I recently upgraded my WAN. I changed the routes in my switches and everything works fine EXCEPT for routes between my ESXi boxes and the vcenter server. I can ping esxi servers from anything else. When I traceroute from ESXi to the vcenter IP, it goes directly into the old WAN router IP address - it does not even hit the switch where the route is set correctly.
I should mention that the routers for the old WAN are still up and running because I need to go onsite at each office to remove them. Is it possible to force a static route into each ESXi server (I've already tried with esxcfg-route -a to no avail; the routing table reflects the correct next-hop but ESXi uses some other logic)? Why does ESXi avoid hitting its own default gateway?
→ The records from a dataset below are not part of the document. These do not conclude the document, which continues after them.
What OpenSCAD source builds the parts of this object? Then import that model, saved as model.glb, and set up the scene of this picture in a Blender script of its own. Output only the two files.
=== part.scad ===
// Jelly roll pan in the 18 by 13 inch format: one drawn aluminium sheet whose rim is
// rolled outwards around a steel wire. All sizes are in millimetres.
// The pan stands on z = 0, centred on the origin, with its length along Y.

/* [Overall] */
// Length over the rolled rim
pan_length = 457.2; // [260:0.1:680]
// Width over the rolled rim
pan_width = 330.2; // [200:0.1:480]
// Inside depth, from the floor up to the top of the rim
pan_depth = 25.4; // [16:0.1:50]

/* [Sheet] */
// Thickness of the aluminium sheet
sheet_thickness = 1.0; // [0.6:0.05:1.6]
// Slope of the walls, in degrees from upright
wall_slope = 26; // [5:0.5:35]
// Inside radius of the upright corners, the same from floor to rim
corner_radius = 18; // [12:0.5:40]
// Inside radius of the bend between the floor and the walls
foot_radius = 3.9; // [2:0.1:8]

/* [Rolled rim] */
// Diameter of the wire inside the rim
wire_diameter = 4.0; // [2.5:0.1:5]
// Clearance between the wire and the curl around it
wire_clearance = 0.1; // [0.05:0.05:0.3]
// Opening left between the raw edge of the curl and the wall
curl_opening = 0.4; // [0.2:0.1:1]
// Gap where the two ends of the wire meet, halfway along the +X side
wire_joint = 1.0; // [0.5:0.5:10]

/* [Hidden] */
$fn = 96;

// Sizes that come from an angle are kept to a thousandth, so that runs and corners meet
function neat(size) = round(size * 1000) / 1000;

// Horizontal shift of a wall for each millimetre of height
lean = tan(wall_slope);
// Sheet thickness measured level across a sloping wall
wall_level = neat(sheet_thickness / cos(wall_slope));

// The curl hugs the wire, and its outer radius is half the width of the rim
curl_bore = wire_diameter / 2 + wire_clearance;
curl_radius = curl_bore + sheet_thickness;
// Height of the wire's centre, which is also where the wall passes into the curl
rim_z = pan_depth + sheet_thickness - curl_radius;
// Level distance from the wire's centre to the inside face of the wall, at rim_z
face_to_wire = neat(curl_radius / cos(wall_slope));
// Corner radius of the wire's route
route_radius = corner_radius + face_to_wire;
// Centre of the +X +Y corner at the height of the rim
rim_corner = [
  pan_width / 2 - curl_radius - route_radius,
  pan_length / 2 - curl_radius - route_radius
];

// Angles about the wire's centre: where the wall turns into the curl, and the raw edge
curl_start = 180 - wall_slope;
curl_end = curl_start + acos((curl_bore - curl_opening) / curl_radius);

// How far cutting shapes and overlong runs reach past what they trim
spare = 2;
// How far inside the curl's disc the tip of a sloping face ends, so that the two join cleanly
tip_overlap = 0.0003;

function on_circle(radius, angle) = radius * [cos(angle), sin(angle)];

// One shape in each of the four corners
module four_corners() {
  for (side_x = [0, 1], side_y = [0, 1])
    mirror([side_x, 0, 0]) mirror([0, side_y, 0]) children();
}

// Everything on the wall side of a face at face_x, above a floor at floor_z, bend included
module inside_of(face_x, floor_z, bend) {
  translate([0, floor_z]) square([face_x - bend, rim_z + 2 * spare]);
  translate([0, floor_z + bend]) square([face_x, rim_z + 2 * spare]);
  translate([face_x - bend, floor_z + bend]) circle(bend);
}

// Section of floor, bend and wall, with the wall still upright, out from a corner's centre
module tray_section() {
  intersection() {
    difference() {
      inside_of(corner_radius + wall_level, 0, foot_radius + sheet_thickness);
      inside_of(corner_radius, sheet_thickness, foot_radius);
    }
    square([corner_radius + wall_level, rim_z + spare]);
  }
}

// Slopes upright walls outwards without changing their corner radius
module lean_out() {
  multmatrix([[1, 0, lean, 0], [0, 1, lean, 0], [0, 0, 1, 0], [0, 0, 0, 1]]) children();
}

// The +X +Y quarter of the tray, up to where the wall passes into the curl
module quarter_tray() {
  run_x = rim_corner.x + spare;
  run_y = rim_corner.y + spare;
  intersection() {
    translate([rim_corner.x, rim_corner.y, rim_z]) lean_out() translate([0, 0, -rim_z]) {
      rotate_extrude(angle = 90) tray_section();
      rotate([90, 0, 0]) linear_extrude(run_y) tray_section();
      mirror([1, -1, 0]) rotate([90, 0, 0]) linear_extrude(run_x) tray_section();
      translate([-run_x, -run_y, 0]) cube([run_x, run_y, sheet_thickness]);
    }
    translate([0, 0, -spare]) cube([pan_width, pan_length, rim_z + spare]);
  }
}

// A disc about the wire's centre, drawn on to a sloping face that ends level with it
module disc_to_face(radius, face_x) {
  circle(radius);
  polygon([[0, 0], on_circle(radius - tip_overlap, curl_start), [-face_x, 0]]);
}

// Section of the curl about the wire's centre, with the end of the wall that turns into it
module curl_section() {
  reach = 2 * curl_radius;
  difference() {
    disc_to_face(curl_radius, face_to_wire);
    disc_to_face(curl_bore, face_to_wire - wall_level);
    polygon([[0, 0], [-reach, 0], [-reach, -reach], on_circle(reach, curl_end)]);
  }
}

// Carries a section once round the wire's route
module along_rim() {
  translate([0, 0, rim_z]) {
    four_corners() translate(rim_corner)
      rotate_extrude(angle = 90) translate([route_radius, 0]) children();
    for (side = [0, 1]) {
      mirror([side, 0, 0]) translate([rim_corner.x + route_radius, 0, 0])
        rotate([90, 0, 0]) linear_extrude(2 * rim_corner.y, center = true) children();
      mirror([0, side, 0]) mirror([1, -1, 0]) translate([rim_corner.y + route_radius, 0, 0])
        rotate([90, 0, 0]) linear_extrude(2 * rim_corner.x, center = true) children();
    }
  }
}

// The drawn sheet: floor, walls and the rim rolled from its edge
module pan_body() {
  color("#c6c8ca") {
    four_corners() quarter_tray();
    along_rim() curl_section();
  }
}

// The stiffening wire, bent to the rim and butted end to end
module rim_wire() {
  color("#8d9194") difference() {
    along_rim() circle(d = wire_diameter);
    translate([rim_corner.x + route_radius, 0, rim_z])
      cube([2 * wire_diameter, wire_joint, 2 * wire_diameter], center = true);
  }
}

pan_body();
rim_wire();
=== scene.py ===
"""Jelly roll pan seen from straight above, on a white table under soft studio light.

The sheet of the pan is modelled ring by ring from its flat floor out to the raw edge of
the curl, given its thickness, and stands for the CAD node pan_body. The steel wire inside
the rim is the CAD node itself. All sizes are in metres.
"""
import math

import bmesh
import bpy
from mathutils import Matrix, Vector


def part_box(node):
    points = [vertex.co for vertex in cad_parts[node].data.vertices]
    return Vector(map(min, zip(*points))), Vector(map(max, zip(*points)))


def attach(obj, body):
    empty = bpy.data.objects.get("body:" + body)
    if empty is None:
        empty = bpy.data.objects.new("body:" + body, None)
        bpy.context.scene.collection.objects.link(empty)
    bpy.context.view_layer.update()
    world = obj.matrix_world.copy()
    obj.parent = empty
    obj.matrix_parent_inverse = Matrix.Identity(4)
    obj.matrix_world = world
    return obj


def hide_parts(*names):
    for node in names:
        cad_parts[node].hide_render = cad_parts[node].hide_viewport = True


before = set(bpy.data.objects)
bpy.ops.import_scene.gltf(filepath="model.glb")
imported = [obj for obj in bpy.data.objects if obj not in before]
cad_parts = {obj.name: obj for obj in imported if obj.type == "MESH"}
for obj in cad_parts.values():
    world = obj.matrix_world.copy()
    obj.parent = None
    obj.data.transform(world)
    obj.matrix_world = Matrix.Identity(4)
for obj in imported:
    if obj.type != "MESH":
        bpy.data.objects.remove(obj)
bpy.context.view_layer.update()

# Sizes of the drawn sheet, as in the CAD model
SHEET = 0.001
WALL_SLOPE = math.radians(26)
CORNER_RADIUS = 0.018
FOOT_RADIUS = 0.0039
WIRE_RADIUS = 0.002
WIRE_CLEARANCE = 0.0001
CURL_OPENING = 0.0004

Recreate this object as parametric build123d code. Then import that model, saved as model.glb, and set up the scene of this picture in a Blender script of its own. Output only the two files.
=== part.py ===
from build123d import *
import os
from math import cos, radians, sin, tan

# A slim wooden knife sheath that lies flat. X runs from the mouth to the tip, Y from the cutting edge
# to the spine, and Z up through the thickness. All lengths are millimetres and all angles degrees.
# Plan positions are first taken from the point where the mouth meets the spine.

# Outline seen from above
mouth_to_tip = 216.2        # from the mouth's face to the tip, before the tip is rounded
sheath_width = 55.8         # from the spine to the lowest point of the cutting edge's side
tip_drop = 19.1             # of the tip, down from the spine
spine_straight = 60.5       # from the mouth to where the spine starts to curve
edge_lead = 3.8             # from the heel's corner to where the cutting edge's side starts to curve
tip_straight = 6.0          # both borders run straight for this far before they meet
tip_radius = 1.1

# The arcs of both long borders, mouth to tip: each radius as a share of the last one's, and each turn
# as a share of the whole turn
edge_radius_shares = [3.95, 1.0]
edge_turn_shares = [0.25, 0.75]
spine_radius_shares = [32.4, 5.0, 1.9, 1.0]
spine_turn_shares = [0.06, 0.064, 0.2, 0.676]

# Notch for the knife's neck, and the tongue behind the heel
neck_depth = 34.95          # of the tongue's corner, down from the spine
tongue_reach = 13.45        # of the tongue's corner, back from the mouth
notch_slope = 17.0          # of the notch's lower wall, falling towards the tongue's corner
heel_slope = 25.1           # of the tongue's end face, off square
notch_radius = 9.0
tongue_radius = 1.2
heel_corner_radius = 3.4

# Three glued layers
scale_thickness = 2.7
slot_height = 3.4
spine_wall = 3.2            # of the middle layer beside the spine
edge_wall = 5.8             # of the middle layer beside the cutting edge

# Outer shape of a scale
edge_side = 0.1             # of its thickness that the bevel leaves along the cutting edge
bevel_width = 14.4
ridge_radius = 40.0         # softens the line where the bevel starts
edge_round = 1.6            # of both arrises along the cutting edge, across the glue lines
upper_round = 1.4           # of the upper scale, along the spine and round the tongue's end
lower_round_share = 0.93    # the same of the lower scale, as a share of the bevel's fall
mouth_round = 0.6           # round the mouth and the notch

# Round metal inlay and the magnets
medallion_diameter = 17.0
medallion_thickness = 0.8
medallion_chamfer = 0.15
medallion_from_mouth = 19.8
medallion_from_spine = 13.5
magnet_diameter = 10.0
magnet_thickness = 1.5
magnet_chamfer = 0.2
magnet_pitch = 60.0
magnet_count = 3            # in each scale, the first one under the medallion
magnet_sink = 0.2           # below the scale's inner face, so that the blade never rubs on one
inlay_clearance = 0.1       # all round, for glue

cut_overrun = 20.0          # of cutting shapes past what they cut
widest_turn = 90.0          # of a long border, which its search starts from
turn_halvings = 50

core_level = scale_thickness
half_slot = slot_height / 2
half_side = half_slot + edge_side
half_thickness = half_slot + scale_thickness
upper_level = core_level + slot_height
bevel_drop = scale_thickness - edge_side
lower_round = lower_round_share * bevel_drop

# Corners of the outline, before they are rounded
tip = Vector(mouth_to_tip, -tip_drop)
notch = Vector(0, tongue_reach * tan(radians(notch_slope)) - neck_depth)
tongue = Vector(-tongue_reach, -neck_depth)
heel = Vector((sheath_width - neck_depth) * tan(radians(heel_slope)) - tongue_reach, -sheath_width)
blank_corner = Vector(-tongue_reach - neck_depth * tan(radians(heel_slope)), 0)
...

Everything on my WAN works fine except ESXi to vcenter. Why is ESXi (5.0) disobeying the routing table? How do I modify the real routing table that it is using?
esxcfg-route -l
Network Netmask Gateway Interface
192.168.250.246 255.255.255.255 192.168.248.2 vmk0
192.168.248.0 255.255.255.0 Local Subnet vmk0
default 0.0.0.0 192.168.248.1 vmk0
traceroute 192.168.250.246
traceroute: Warning: Multiple interfaces found; using 192.168.248.182 @ vmk0
traceroute to 192.168.250.246 (192.168.250.246), 30 hops max, 40 byte packets
1 192.168.248.5 (192.168.248.5) 2.099 ms 0.507 ms 0.425 ms
2 213.231.8.207.in-addr.arpa (207.8.231.213) 4.624 ms 4.748 ms 5.012 ms
3 * * *
Really?
What version of ESX? Did you restart the management services after making the routing change? What does the GUI say the default gateway is?
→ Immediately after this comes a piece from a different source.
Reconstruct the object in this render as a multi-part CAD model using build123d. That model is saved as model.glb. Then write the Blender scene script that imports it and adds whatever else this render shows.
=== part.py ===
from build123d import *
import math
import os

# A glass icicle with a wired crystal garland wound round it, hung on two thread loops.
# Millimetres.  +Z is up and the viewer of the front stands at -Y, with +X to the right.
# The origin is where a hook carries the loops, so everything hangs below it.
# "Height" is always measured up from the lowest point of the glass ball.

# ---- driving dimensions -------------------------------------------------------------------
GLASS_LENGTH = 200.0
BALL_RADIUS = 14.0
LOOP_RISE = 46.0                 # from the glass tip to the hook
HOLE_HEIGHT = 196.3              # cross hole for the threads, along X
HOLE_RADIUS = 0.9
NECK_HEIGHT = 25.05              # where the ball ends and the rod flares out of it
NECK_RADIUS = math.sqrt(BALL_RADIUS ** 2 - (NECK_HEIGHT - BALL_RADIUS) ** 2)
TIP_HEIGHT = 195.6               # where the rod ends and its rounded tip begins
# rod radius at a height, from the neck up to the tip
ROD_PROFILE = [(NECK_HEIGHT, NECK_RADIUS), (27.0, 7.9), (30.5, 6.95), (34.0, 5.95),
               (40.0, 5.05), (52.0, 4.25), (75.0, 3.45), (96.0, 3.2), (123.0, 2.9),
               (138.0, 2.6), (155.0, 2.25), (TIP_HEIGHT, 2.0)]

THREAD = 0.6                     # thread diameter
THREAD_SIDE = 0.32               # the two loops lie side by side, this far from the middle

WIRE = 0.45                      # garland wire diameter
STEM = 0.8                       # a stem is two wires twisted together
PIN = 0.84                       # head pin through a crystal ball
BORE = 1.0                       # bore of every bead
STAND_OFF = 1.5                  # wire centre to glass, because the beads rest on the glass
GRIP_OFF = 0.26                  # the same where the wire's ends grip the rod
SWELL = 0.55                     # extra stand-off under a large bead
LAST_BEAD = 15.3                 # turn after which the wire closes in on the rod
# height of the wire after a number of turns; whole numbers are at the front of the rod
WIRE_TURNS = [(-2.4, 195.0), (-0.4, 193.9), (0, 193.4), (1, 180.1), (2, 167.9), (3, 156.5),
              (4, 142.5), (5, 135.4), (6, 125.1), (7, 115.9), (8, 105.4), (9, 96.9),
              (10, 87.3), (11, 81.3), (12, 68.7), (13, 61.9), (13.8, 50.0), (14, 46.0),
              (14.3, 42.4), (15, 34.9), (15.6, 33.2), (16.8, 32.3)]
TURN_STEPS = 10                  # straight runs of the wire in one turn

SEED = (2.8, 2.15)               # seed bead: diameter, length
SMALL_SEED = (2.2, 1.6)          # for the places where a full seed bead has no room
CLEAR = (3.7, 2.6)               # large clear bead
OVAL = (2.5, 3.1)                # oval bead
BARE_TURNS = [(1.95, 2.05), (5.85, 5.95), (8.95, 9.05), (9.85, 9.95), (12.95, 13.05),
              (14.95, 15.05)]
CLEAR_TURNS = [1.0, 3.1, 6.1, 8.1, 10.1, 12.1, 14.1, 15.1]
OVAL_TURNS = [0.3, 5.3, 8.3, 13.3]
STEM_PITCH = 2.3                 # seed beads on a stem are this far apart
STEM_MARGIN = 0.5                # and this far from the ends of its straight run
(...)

This is ESXi 5.0. The GUI says that the default gateway is the switch at .1 (which is correct even though it uses .5 to talk to vcenter). How do I restart the management services? Will it impact anything?
To restart the management agents: http://kb.vmware.com/selfservice/microsites/search.do?language=en_US&cmd=displayKC&externalId=100349...
"Technically", it shouldn't affect your VMs, just connectivity with vCenter. YMMV though 'cause I have seen older versions PSOD when people have changed things outside of the GUI. A PSOD would trigger HA (if enabled) or just drop your VMs if it is not.
Restarting the management agents did not fix the issue. Changing the gateway to the new router did not fix the issue. Unplugging the old router did not fix the issue. Do I have any other choice than a reboot at this point? Where is the real routing table?
It is important to note that vcenter traceroutes are going out the correct route. This problem is isolated to the ESXi 5.0 side (it routes all vcenter traffic through the old link but uses the correct link for everything else). I think that the VMware devs have attempted to optimize communication back to vcenter so they are avoiding the local switch and figuring out the next hop and grabbing that directly. This is the only explanation and it is a great idea but they need to tell people how to fix it when they install a new WAN.
For posterity and the others who can't get help from vmware "support", the problem was resolved by changing the IP address of the vcenter server.